• Data excerpt

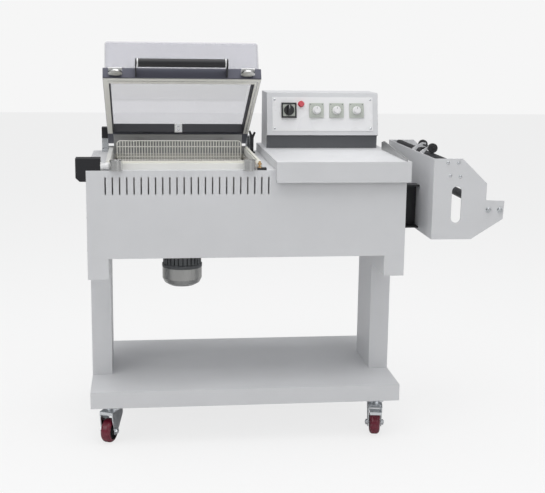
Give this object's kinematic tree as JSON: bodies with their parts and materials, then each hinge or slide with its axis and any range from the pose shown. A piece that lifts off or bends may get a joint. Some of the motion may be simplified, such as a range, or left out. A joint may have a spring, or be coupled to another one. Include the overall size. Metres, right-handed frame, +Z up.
{
  "type": "l bar sealer",
  "caption": "L-bar sealer with shrink chamber: hood over a wire tray, loading table, dial cabinet, film cradle, legs, shelf and swivel castors.",
  "frame": {"origin": "on the floor, under the middle of the machine's overall box", "axes": "+X to the right along the machine as its operator sees it, +Y from the operator to the back, +Z up"},
  "size_m": [1.296, 0.618, 1.2225],
  "materials": {
    "light_grey_paint": "fine texture",
    "stainless": "satin",
    "white_wire": "plastic coated",
    "motor_paint": "satin",
    "fan_metal": "as cast",
    "jaw_metal": "anodised",
    "white_silicone": "matt",
    "white_ptfe": "woven",
    "nickel": "plated",
    "black_paint": "matt",
    "white_plastic": "smooth",
    "brass": "bright",
    "grey_plastic": "smooth",
    "black_plastic": "smooth",
    "red_lens": "clear",
    "clear_acrylic": "polished",
    "black_lining": "matt",
    "black_rubber": "matt",
    "dark_roller": "matt",
    "zinc": "zinc plated",
    "red_polyurethane": "smooth"
  },
  "bodies": {
    "frame": {"body_shell": "light_grey_paint", "body_base": "light_grey_paint", "rails": "light_grey_paint", "leg_left": "light_grey_paint", "leg_right": "light_grey_paint", "shelf": "light_grey_paint", "chamber_tub": "stainless", "product_grid": "white_wire", "heater": "stainless", "motor": "motor_paint", "lower_jaw": "jaw_metal", "seal_rubber": "white_silicone", "rear_guard": "stainless", "magnets": "nickel", "switch_housing": "black_paint", "switch_gland": "white_plastic", "wire_terminal": "brass", "hinge_blocks": "black_paint", "hinge_pins": "stainless", "limit_switch": "black_paint", "work_table": "light_grey_paint", "film_separator": "black_paint", "control_box": "light_grey_paint", "control_panel": "white_plastic", "switch_plate": "grey_plastic", "pilot_lamp": "red_lens", "dial_plates": "grey_plastic", "cradle_front_plate": "light_grey_paint", "cradle_rear_plate": "light_grey_paint", "cradle_side": "light_grey_paint", "cradle_arms": "black_paint", "castor_plates": "zinc"},
    "hood": {"hood_frame": "jaw_metal", "hood_dome": "clear_acrylic", "upper_jaw": "white_ptfe", "hood_lining": "black_lining", "rear_bracket": "white_wire", "armatures": "nickel", "armature_brackets": "white_wire", "handle_frame": "stainless", "handle_grip": "black_rubber"},
    "impeller": {"impeller": "fan_metal"},
    "main_knob": {"switch_knob": "black_plastic"},
    "heat_knob": {"heat_dial": "white_plastic"},
    "seal_knob": {"seal_dial": "white_plastic"},
    "cool_knob": {"cool_dial": "white_plastic"},
    "near_roller": {"film_roller_near": "dark_roller"},
    "punch": {"punch_wheels": "nickel"},
    "far_roller": {"film_roller_far": "dark_roller"},
    "guide": {"guide_roller": "dark_roller"},
    "swivel_front_left": {"castor_fork_front_left": "zinc"},
    "wheel_front_left": {"castor_wheel_front_left": "red_polyurethane"},
    "swivel_front_right": {"castor_fork_front_right": "zinc"},
    "wheel_front_right": {"castor_wheel_front_right": "red_polyurethane"},
    "brake_front_right": {"brake_pedal_front_right": "zinc"},
    "swivel_rear_left": {"castor_fork_rear_left": "zinc"},
    "wheel_rear_left": {"castor_wheel_rear_left": "red_polyurethane"},
    "brake_rear_left": {"brake_pedal_rear_left": "zinc"},
    "swivel_rear_right": {"castor_fork_rear_right": "zinc"},
    "wheel_rear_right": {"castor_wheel_rear_right": "red_polyurethane"}
  },
  "joints": [
    {"name": "hood_hinge", "type": "hinge", "parent": "frame", "child": "hood", "pos_m": [-0.332, 0.262, 0.887], "axis": [1, 0, 0], "range_deg": [0, 27], "stiffness_Nm_per_rad": 24, "springref_deg": -68.75},
    {"name": "fan_spin", "type": "hinge", "parent": "frame", "child": "impeller", "pos_m": [-0.328, -0.005, 0.674], "axis": [0, 0, 1], "continuous": true},
    {"name": "main_switch_turn", "type": "hinge", "parent": "frame", "child": "main_knob", "pos_m": [0.03, 0.09886, 1.00325], "axis": [0, -0.9786, 0.2057], "range_deg": [-90, 0]},
    {"name": "heat_dial_turn", "type": "hinge", "parent": "frame", "child": "heat_knob", "pos_m": [0.122, 0.09886, 1.00325], "axis": [0, -0.9786, 0.2057], "range_deg": [-135, 135]},
    {"name": "seal_dial_turn", "type": "hinge", "parent": "frame", "child": "seal_knob", "pos_m": [0.1895, 0.09886, 1.00325], "axis": [0, -0.9786, 0.2057], "range_deg": [-135, 135]},
    {"name": "cool_dial_turn", "type": "hinge", "parent": "frame", "child": "cool_knob", "pos_m": [0.257, 0.09886, 1.00325], "axis": [0, -0.9786, 0.2057], "range_deg": [-135, 135]},
    {"name": "near_roller_spin", "type": "hinge", "parent": "frame", "child": "near_roller", "pos_m": [0.458, 0.007, 0.689], "axis": [0, 1, 0], "continuous": true},
    {"name": "far_roller_spin", "type": "hinge", "parent": "frame", "child": "far_roller", "pos_m": [0.615, 0.007, 0.729], "axis": [0, 1, 0], "continuous": true},
    {"name": "guide_roller_spin", "type": "hinge", "parent": "frame", "child": "guide", "pos_m": [0.46, 0.007, 0.874], "axis": [0, 1, 0], "continuous": true},
    {"name": "punch_wheel_spin", "type": "hinge", "parent": "frame", "child": "punch", "pos_m": [0.46, 0.007, 0.9025], "axis": [0, 1, 0], "continuous": true},
    {"name": "front_left_swivel", "type": "hinge", "parent": "frame", "child": "swivel_front_left", "pos_m": [-0.554, -0.221, 0.114], "axis": [0, 0, 1], "continuous": true},
    {"name": "front_left_roll", "type": "hinge", "parent": "swivel_front_left", "child": "wheel_front_left", "pos_m": [-0.56376, -0.24293, 0.0375], "axis": [0.9135, -0.4067, 0], "continuous": true},
    {"name": "front_right_swivel", "type": "hinge", "parent": "frame", "child": "swivel_front_right", "pos_m": [0.278, -0.221, 0.114], "axis": [0, 0, 1], "continuous": true},
    {"name": "front_right_roll", "type": "hinge", "parent": "swivel_front_right", "child": "wheel_front_right", "pos_m": [0.27425, -0.2447, 0.0375], "axis": [0.9877, -0.1564, 0], "continuous": true},
    {"name": "front_right_brake", "type": "hinge", "parent": "swivel_front_right", "child": "brake_front_right", "pos_m": [0.27002, -0.27137, 0.089], "axis": [0.9877, -0.1564, 0], "range_deg": [0, 14]},
    {"name": "rear_left_swivel", "type": "hinge", "parent": "frame", "child": "swivel_rear_left", "pos_m": [-0.554, 0.215, 0.114], "axis": [0, 0, 1], "continuous": true},
    {"name": "rear_left_roll", "type": "hinge", "parent": "swivel_rear_left", "child": "wheel_rear_left", "pos_m": [-0.54819, 0.19171, 0.0375], "axis": [0.9703, 0.2419, 0], "continuous": true},
    {"name": "rear_left_brake", "type": "hinge", "parent": "swivel_rear_left", "child": "brake_rear_left", "pos_m": [-0.54166, 0.16551, 0.089], "axis": [0.9703, 0.2419, 0], "range_deg": [0, 14]},
    {"name": "rear_right_swivel", "type": "hinge", "parent": "frame", "child": "swivel_rear_right", "pos_m": [0.278, 0.215, 0.114], "axis": [0, 0, 1], "continuous": true},
    {"name": "rear_right_roll", "type": "hinge", "parent": "swivel_rear_right", "child": "wheel_rear_right", "pos_m": [0.28927, 0.19381, 0.0375], "axis": [0.8829, 0.4695, 0], "continuous": true}
  ]
}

• Aim of the task
Locate and copy each line in the data above that includes the word "from".

• Result for this task
Give this object's kinematic tree as JSON: bodies with their parts and materials, then each hinge or slide with its axis and any range from the pose shown. A piece that lifts off or bends may get a joint. Some of the motion may be simplified, such as a range, or left out. A joint may have a spring, or be coupled to another one. Include the overall size. Metres, right-handed frame, +Z up.
  "frame": {"origin": "on the floor, under the middle of the machine's overall box", "axes": "+X to the right along the machine as its operator sees it, +Y from the operator to the back, +Z up"},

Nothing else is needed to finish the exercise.